__Work required__: Tally the lines below that contain "from". The number is the whole answer.

__Data lines__:
>> Begin

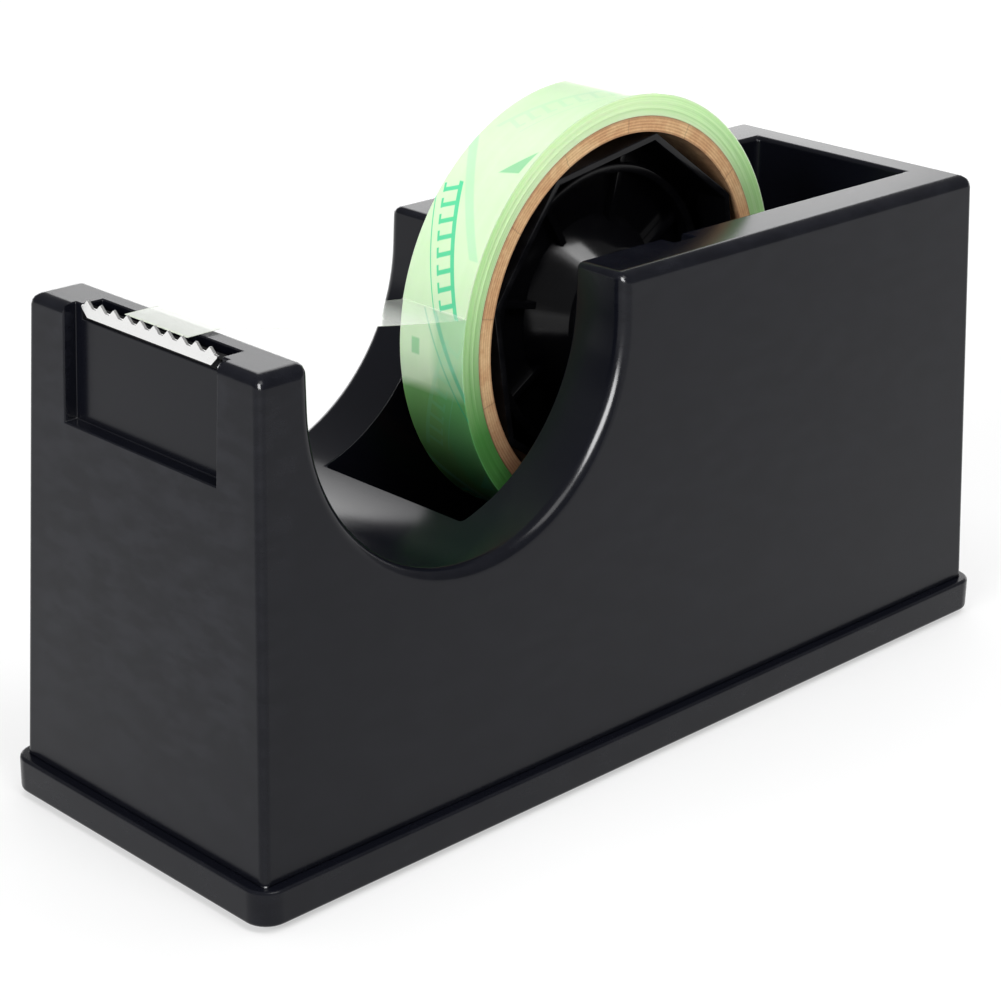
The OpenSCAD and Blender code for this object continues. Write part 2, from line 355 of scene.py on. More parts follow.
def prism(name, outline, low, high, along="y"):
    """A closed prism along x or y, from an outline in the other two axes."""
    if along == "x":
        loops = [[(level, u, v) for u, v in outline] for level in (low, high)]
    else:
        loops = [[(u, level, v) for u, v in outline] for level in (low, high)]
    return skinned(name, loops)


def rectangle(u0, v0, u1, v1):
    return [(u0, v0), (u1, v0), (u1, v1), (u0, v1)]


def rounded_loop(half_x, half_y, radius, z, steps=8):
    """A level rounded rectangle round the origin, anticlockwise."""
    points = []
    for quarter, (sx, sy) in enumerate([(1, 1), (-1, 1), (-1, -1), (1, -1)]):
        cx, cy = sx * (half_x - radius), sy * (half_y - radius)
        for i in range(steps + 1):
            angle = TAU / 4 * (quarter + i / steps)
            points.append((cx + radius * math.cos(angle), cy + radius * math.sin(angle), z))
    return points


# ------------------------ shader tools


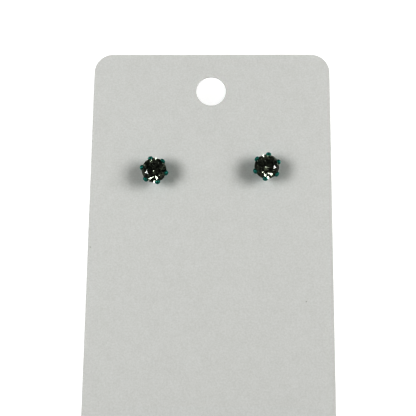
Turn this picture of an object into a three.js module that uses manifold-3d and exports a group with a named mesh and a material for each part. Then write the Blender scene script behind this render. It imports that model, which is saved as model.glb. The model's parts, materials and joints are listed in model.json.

>> End

__Task output__: 2